Graphene/epoxy composites, as popular
thermal interface
materials
(TIMs), commonly experience severe mechanical deformation due to packing
pressure. Their thermal conductivity, which relies closely on the
orientations of the graphene fillers, is expected to be significantly
different from that of the as-fabricated undeformed ones but is unclear
so far. In this work, we have systemically investigated the thermal
conductivity of graphene/epoxy composites subjected to a large uniaxial
mechanical compression using nonequilibrium molecular dynamics simulations.

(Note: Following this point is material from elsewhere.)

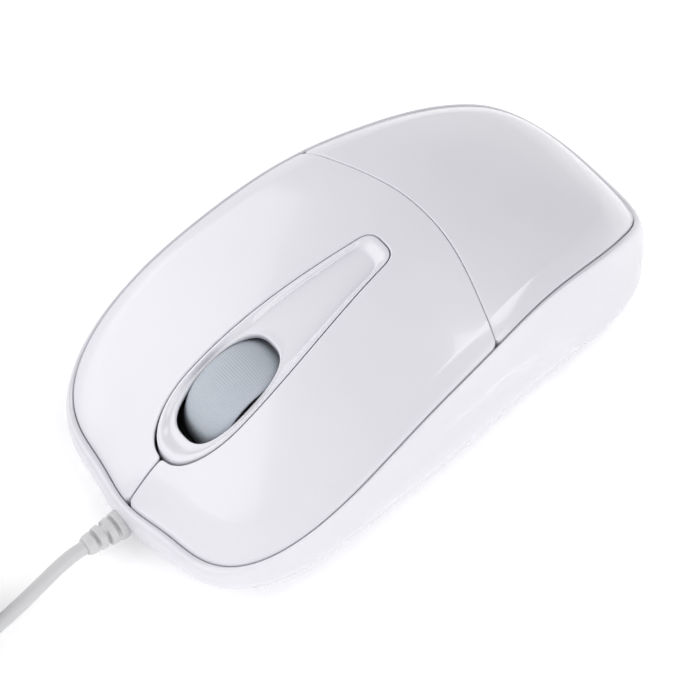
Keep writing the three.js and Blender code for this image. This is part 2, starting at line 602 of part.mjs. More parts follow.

The results show that the thermal conductivity could increase by up
to 80% in the perpendicular direction to the compression, yet it decreases
by up to 14% in the parallel direction, largely enhancing the thermal
conductivity anisotropy. In addition, thermal anisotropy increases
with the increase in the filler’s orientation. The vibrational
density of states, accumulated correlation factor, and density of
interaction have been analyzed to reveal the underlying thermal transport
mechanism. The results show that increasing the compression in the
perpendicular direction leads to strong correlations between graphene
fillers and epoxy and enhanced thermal coupling, while in the parallel
direction, the correlation and the resultant thermal coupling are
weak. Atomic heat flux contours also reveal that graphene has more
contributions to heat transfer when it is aligned toward the heat
flux direction. These findings suggest that controlling the orientation
of graphene fillers and applying uniaxial compression can be used
to regulate the thermal conductivity of graphene/epoxy composites
in thermal management applications.